MAKE IT FUNNY 2

An Englishman, a Frenchman and an Irishman were in a pub talking about their children.

'My son was born on St George's
Day, 'remarked the Englishman, 'So we obviously decided to call him George.'

'That's a real coincidence', observed the Frenchman', My daughter was born on Valentine's Day, so we decided to call her Valentine.'

'That's really incredible', drawled the Irishman, 'Exactly the same thing happened with my son Pancake.'
 
An Englishman, an Irishman and a Scotsman were confessing their secret vices to each other.

'I'm a terrible gambler,' said The Englishman.

'I'm a terrible drinker,' said The Scotsman.

'My vice is much less serious,' said The Irishman, 'I just like to tell tales
about my friends.'
 
A piece of string goes into a bar and orders a glass of beer. Nobody says anything. The string drinks his beer and leaves. Ed and Sue see it all from a corner table, and Ed says "was that actually a piece of string, or have I gone mad?" Sue replies "well it looked like a piece of string to me too".
Ed says "well if it happens again I'm going to ask him".
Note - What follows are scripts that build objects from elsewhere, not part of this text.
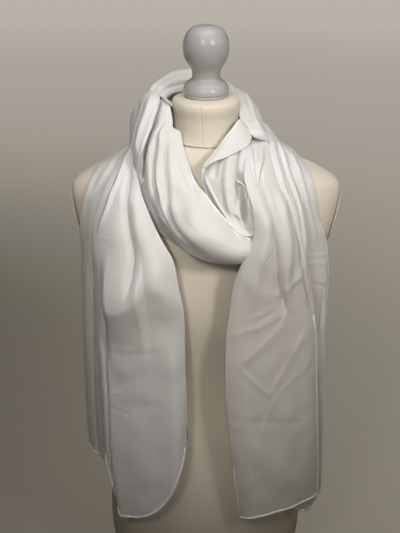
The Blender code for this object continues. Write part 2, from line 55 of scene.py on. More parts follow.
SATIN_WALL = 0.7                # wall of the draped satin
TURN_LENGTH = 0.20              # share of a band's width that turns back at an edge
GRID_ALONG = 2.2                # size of the cloth's faces
GRID_ACROSS = 1.45
GRID_SPARE = 1.15               # a bulging band is up to this much wider than straight across
RIPPLE_HIGH = 0.35              # gentle unevenness of the cloth
RIPPLE_LONG = 34.0

HEM_WIDE = 3.4                  # rolled hem, across and through, fuller than a real one of 2 mm
HEM_THICK = 2.4
HEM_SIDES = 10
HEM_PUCKER = 6.5                # lengths of its two waves along the edge
HEM_SWELL = 17.0
HEM_CLOSES = 4.0                # length over which it closes at each end

BOARD_THICK = 18.0
BOARD_INSET = 4.0
BOARD_ROUND = 2.5               # radius of its rounded edges
FORM_SIDES = 200                # points round the board and round the torso

# The torso from the base up, as in its solid: an oval at each height. It rises towards the back
# by its lean and at the front and the back alike by its saddle. Square 2 is an ellipse, and more
# is boxier.
TORSO_OVALS = (
    # side_z, lean, saddle, half_width, front, back, square
    (BOARD_THICK + SEAM, 0, 0, 146, 96, 104, 2.2),
    (26, 0, 0, 152, 101, 110, 2.2),
    (60, 0, 0, 155, 104, 114, 2.2),
    (100, 0, 0, 156, 104, 116, 2.2),
    (160, 0, 0, 151, 99, 112, 2.2),
    (220, 0, 0, 139, 91, 100, 2.2),
    (280, 0, 0, 123, 83, 86, 2.2),
    (320, 0, 0, 117, 81, 79, 2.2),
    (370, 0, 0, 121, 89, 78, 2.2),
    (420, 0, 0, 134, 105, 84, 2.2),
    (455, 0, 0, 145, 116, 91, 2.2),
    (500, 0, 0, 162, 113, 98, 2.2),
    (530, 0, 0, 180, 107, 101, 2.2),
    (570, 0, 1, 200, 99, 102, 2.15),
    (604, 0, 2, 207, 91, 101, 2.1),
    (632, 0.03, 5, 206, 83, 97, 2.1),
    (650, 0.07, 9, 180, 76, 89, 2.1),
    (664, 0.09, 10, 145, 71, 78, 2.1),
    (681, 0.12, 8, 104, 67, 69, 2.05),
    (695, 0.16, 4, 77, 64, 61, 2),
    (706.2, 0.20, 0, 60.8, 62.2, 54.4, 2),
    (707.6, 0.20, 0, 57.2, 59.2, 51, 2),
)
TORSO_RINGS = 210
# The body is evened out twice, strongly up to the shoulders and lightly up to the neckline.
TORSO_FAIRED = (
    # passes, the height that they reach up to
    (110, 600),
    (36, 696),
)

NECK_LEAN = 0.09
NECK_TOP = 761.5
NECK_OVALS = (
    (708, 0.20, 0, 56.4, 58.4, 50.2, 2),
    (709.4, 0.20, 0, 58.6, 61, 52.6, 2),
    (713, 0.19, 0, 54, 59.5, 50.5, 2),
    (723, 0.16, 0, 49.5, 57, 47.5, 2),
    (738, 0.12, 0, 48, 56, 46, 2),
    (751, NECK_LEAN, 0, 49.6, 57.6, 47.2, 2),
    (757, NECK_LEAN, 0, 48.6, 56.6, 46.2, 2),
    (760.4, NECK_LEAN, 0, 45.2, 53.2, 42.8, 2),
    (NECK_TOP, NECK_LEAN, 0, 39, 47, 37, 2),
)
NECK_RINGS = 64
NECK_SIDES = 260
NECK_SEAM_TOP_X = -8.5          # the neck's front seam leans a little
NECK_SEAM_FOOT_X = -6.0
NECK_SEAM_HIGH = 50.0
NECK_SEAM = (
    # to the right of the seam's line, height, half its width, crisp
    (0.0, -0.9, 1.6, 0.6),      # the groove
    (3.0, 0.35, 2.6, 0.0),      # the welt beside it
)

KNOB_OUTLINE = (
    # radius, height over the neck's top
    (0, 102.6),
    (10, 102),
    (19, 99.2),
    (26, 94),
    (30.6, 86.5),
    (33.2, 77.5),
    (33.6, 70),
    (32.4, 60.5),
    (29.4, 52.5),
    (25.4, 46),
    (22.2, 40.5),
    (20.5, 34.5),
    (20.4, 29.5),
    (22, 25.5),
    (26.6, 22.2),
    (30.8, 18),
    (33, 13.2),
    (33.6, 9.4),
    (33, 6.2),
    (30.8, 4.6),
    (31.6, 3.2),
    (31.4, 1.4),
    (30.2, SEAM),
    (0, SEAM),
)
KNOB_RINGS = 120
KNOB_SIDES = 104

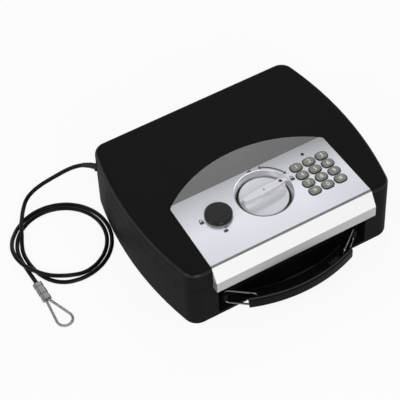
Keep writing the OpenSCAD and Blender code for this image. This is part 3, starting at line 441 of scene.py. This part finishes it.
class SafeControlSettings(bpy.types.PropertyGroup):
    knob: colour_setting("Knob", "Colour of the knob", (0.66, 0.665, 0.7))
    # The knob's edge colours are painted light: a painted highlight on its front edges and a painted shade
    # line on its back edges
    knob_front_edge_highlight: colour_setting("Knob's front edges", "Colour of the edges before its middle",
                                    (0.92, 0.92, 0.93))
    knob_back_edge_shade: colour_setting("Knob's back edges", "Colour of the edges behind its middle",
                                   (0.14, 0.14, 0.15))
    dish: colour_setting("Dish", "Colour of the dish's wall", (0.86, 0.86, 0.88))
    dish_lip: colour_setting("Dish lip", "Colour of the dish's flat lip", (0.36, 0.36, 0.37))
    # The dish's floor round the knob is painted near black: a painted shadow in the gap round the knob
    dish_floor_shadow: colour_setting("Dish floor", "Colour of the dish's floor round the knob", (0.02, 0.02, 0.021))
    keys: colour_setting("Keys", "Colour of the keys", (0.2, 0.205, 0.18))
    # The keys' sides are painted dark: painted shade
    key_sides_shade: colour_setting("Key sides", "Colour of the keys' sides", (0.035, 0.035, 0.032))
    digits: colour_setting("Digits", "Colour of the digits", (0.86, 0.87, 0.84))
    digit_height: length_setting("Digit height", "Height of a digit", 0.005, 0.003, 0.008)
    cap: colour_setting("Cap", "Colour of the top of the cap over the key lock", (0.021, 0.0195, 0.02))
    cap_rim: colour_setting("Cap rim", "Colour of the cap's polished rim", (0.003, 0.003, 0.0033))
    grip: colour_setting("Grip", "Colour of the carrying grip", (0.0032, 0.0031, 0.0031))
    # The grip's lighter roundings are a painted highlight where they face partly upward
    grip_edge_highlight: colour_setting("Grip edge", "Colour of the grip's polished roundings", (0.055, 0.055, 0.056))


# Cable: the same route as in the part's source, in millimetres
EXIT = (-125.19, 106.62, 55.4)
LEAD = [(-130, 111.5, 55.5), (-135, 116, 54.5), (-143, 122.5, 50.5), (-152, 129, 43.5), (-161, 135, 35),
        (-170.5, 140.5, 26.5), (-180, 145, 18.5), (-190, 146.5, 12), (-200, 142.5, 9), (-209, 133, 8),
        (-217, 121, 8), (-223.5, 109.5, 8), (-228, 99.5, 7)]
COIL_CENTRE = (-193.0, 69.0)
COIL_RADIUS = 50.5
COIL_PITCH = 5.6
COIL_START = 154.0
COIL_TURN = 746.0
COIL_STEPS = 50
COIL_JOIN = 4.8
JOIN_SLOPE = 0.18
CROSSING_RISE = 5.4
LEAD_RISE = 2.6
ON_FLOOR = 2.4

# The fitting at its end: the ferrule's place and tilt, and the eye in the ferrule's own plane
FITTING_X = -243.5
FITTING_Z = 3.4
FERRULE_FRONT = 6.3
FERRULE_TURN = math.radians(8)
FERRULE_TILT = math.radians(2.4)
TAIL_RISE = [(58.3, ON_FLOOR), (49.3, ON_FLOOR), (42.3, 2.9), (36.3, FITTING_Z), (31.3, FITTING_Z)]
EYE_BEND = 8.9
EYE_CENTRE = 32.5
EYE_LEG = 1.55
EYE_LEAN = 13.146
EYE_STEPS = 40
ROPE_CORE = 1.2
STRAND = 0.4
ROPE_SIDES = 36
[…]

Anway, that night the string is rather depressed. He sits for a long time staring at his reflection in the mirror and wondering where his life is going; but suddenly has an idea. He ties a knot in himself just near his top, and realizes it looks a bit like a head. Then he realizes that he can safely unpick the short bit above the knot, so he teases it out and shakes it around. He's very pleased and gets a good night's sleep.

So next day, Ed and Sue are sitting in their usual spot and in comes the string. As the string drinks his beer, Ed comes up respectfully and says
"I don't want to disturb you but I have to ask: are you actually a piece of string?"

The string looks up happpily and says "No, I'm a frayed knot".